A few organisms may resist disinfection in the laundry. A study looking at the relative thermotolerance of enterococci showed that they were inactivated during the washing cycle, despite tolerance to the high temperatures alone. Clostridioides difficile spores inoculated into cotton sheets and run through a simulated hospital linen washing cycle were noted to remain viable after cleaning. An obvious potential pitfall during cleaning is failure to achieve intended time, temperature or disinfectant concentration minimums. Excursions may be difficult to detect if laundry is managed off-site or by a contractor.
A busy infection prevention service may not have the bandwidth to survey off-site or contracted linen services more than once or twice a year. Trust and communication with those responsible for linen processing are critical to ensuring prompt notification and resolution if an issue is discovered. Processed linen should make it to the patient’s bedside clean.
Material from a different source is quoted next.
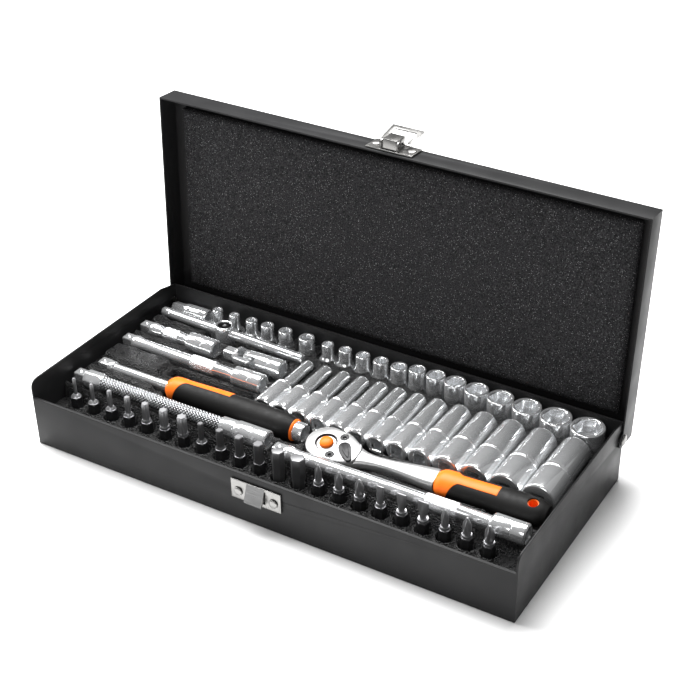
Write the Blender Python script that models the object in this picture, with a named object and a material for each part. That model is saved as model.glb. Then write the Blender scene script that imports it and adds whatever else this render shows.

The quintessential infection prevention standard – separation of clean and dirty – must be baked into the management of clean linen.
A unidirectional flow at the laundry-processing facility will help prevent pathogens from soiled linen coming into contact with the clean linen, even indirectly from the hands or clothing of workers. Laundry surfaces should be routinely disinfected, and hand hygiene should be monitored for compliance. Laundering requires both heat and water – prerequisites for the growth of pathogenic mould. Healthcare outbreaks of mucormycosis have been linked to linens. In a vulnerable patient population, mould exposure is associated with severe or life-threatening infections. If linen must be transported from an off-site facility, it should be covered during transport to prevent contamination. Linens still warm from processing should be allowed to reach ambient temperature before covering, as condensation and reduced airflow promote mould growth.
Once linen arrives in the hospital, it should be unloaded promptly and stored in a manner that prevents contamination.
Storage
Within the clean-linen supply, contamination may occur from hands of healthcare workers accessing clean linens without first performing hand hygiene. Clean storage rooms should be protected and monitored for excursions of temperature, humidity and damage associated with floods. Co-storage with soiled items or devices like refrigerators that include fans and condensation or generate heat should also be avoided.
Prevent contamination by ensuring covers or cabinets are kept closed. Methods of storing and using linens may vary. The astute infection preventionist may need to use shoe-leather epidemiology to identify how linens make it ‘the final mile’ if there is a concern for potential transmission.
If there is a delay from when a bed is made to when a patient occupies the room, how long before linens would need to be replaced? Is there a mechanism to identify if a bed is used surreptitiously? This may not be a concern for busy facilities with high occupancy, rapid turnover and adequate call room space, but with the change in elective procedures during the COVID-19 pandemic, there may have been changes to patient and employee flow.
A process to ensure linens are freshly made immediately before patient arrival will reduce the risk of contamination. There are many ways for pathogens to hitch a ride in the hospital environment. Linen is only one of many potential fomites that could be implicated in environmental transmission of hospital pathogens. Ensuring soiled linen is appropriately contained, transported, cleaned and stored is essential to preventing transmission from this easy to-overlook aspect of the healthcare environment, according to Infection Control Today.